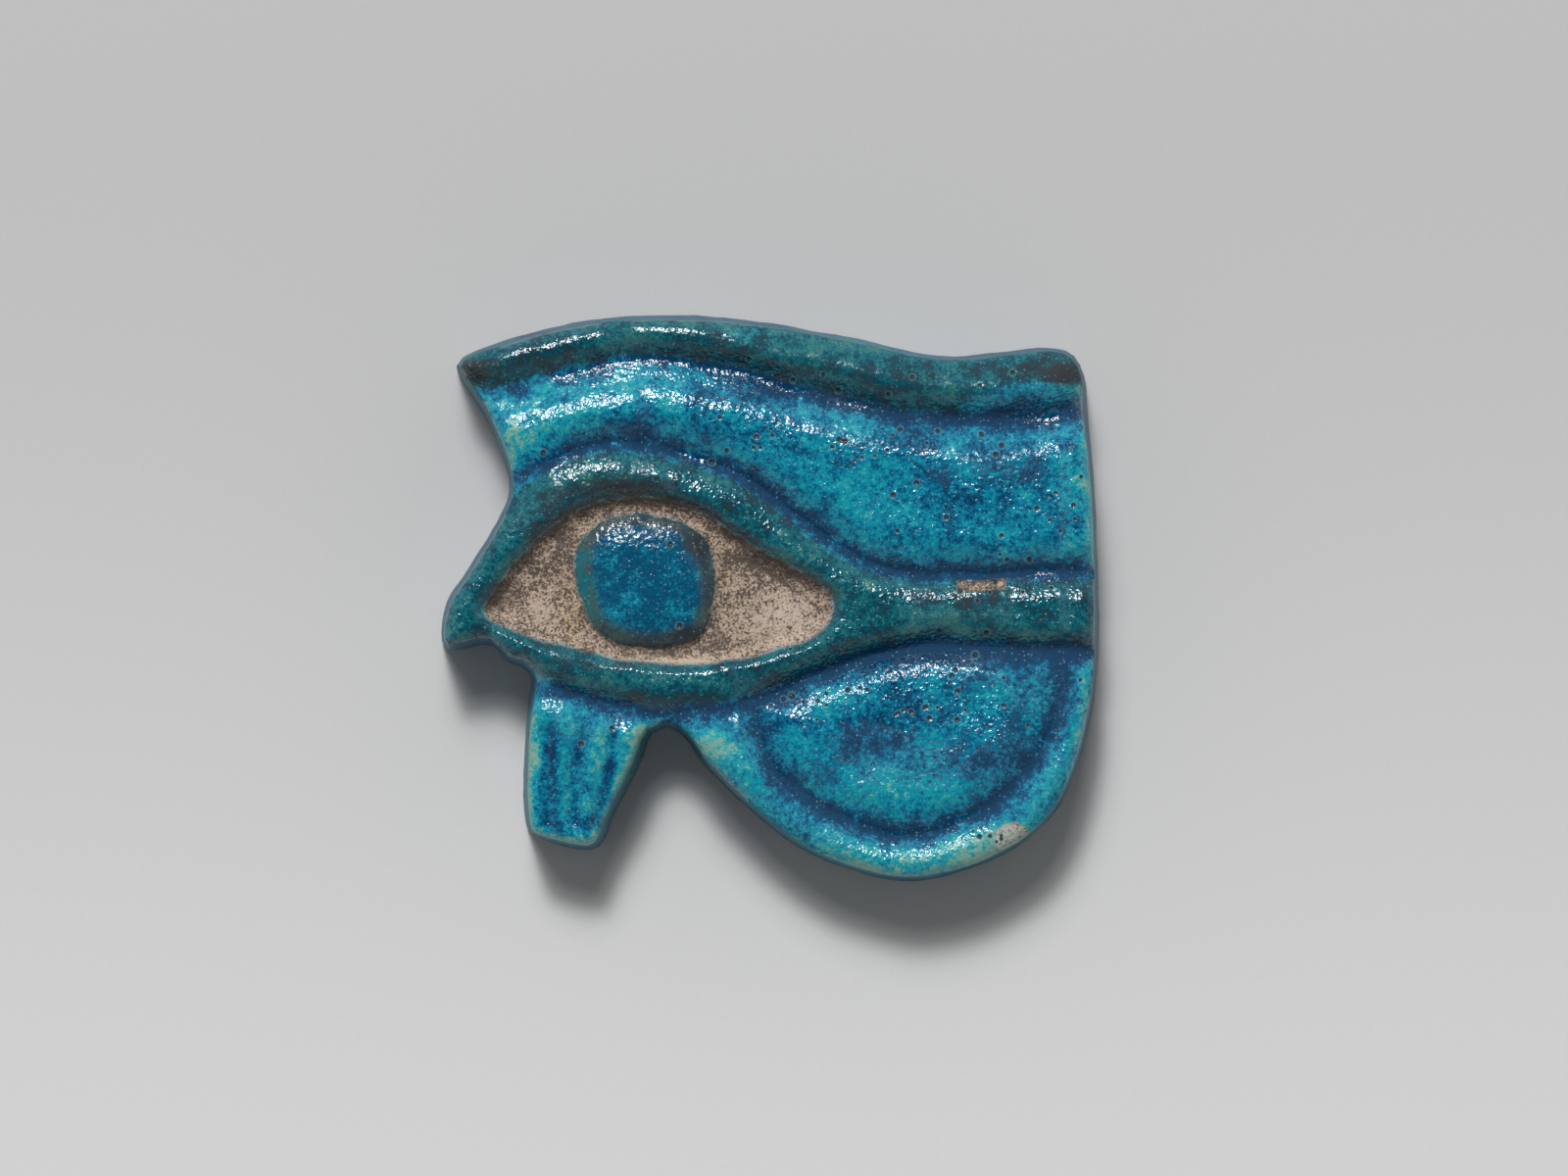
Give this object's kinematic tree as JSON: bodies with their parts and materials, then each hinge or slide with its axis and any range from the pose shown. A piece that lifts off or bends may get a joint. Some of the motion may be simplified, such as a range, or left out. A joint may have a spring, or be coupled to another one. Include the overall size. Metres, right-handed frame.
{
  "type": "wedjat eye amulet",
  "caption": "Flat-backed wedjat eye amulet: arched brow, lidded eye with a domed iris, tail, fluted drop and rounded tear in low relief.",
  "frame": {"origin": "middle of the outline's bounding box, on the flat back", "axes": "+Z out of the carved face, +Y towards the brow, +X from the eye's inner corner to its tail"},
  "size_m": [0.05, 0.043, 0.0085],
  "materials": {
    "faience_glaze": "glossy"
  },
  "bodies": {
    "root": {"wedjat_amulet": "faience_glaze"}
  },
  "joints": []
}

• **Task requirements**
Would you copy out each line exactly as written?

• **Written solution**
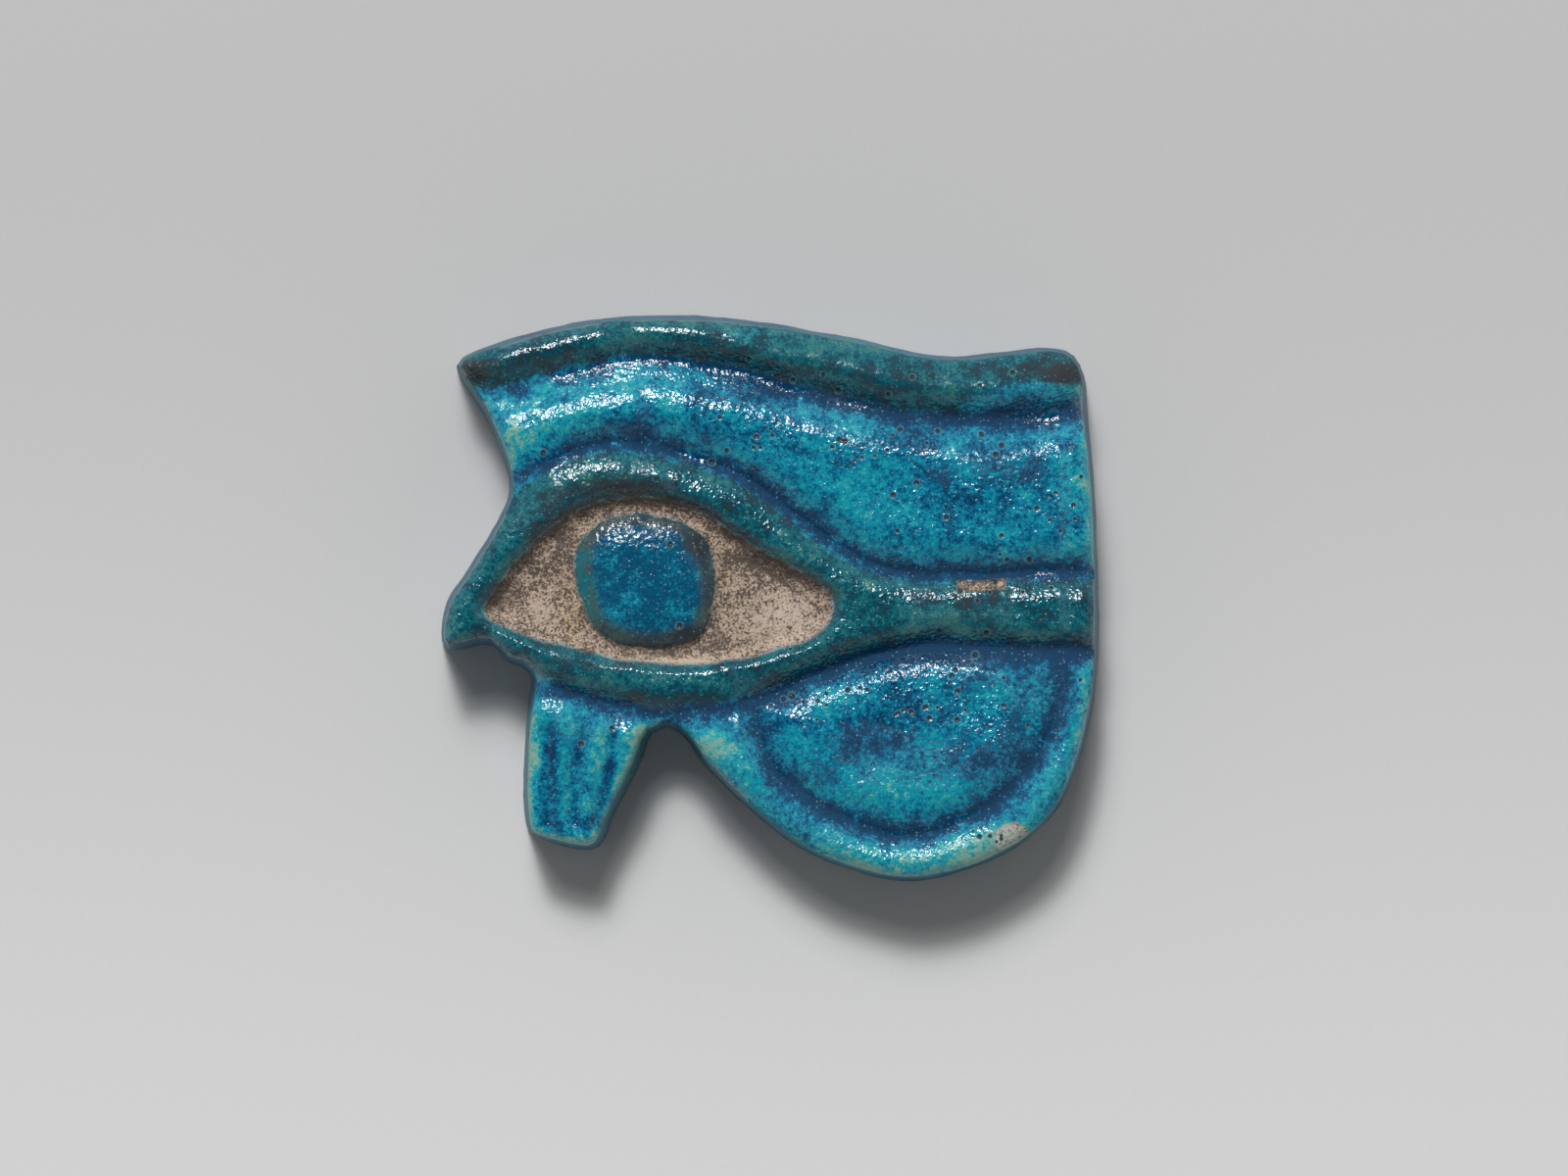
Give this object's kinematic tree as JSON: bodies with their parts and materials, then each hinge or slide with its axis and any range from the pose shown. A piece that lifts off or bends may get a joint. Some of the motion may be simplified, such as a range, or left out. A joint may have a spring, or be coupled to another one. Include the overall size. Metres, right-handed frame.
{
  "type": "wedjat eye amulet",
  "caption": "Flat-backed wedjat eye amulet: arched brow, lidded eye with a domed iris, tail, fluted drop and rounded tear in low relief.",
  "frame": {"origin": "middle of the outline's bounding box, on the flat back", "axes": "+Z out of the carved face, +Y towards the brow, +X from the eye's inner corner to its tail"},
  "size_m": [0.05, 0.043, 0.0085],
  "materials": {
    "faience_glaze": "glossy"
  },
  "bodies": {
    "root": {"wedjat_amulet": "faience_glaze"}
  },
  "joints": []
}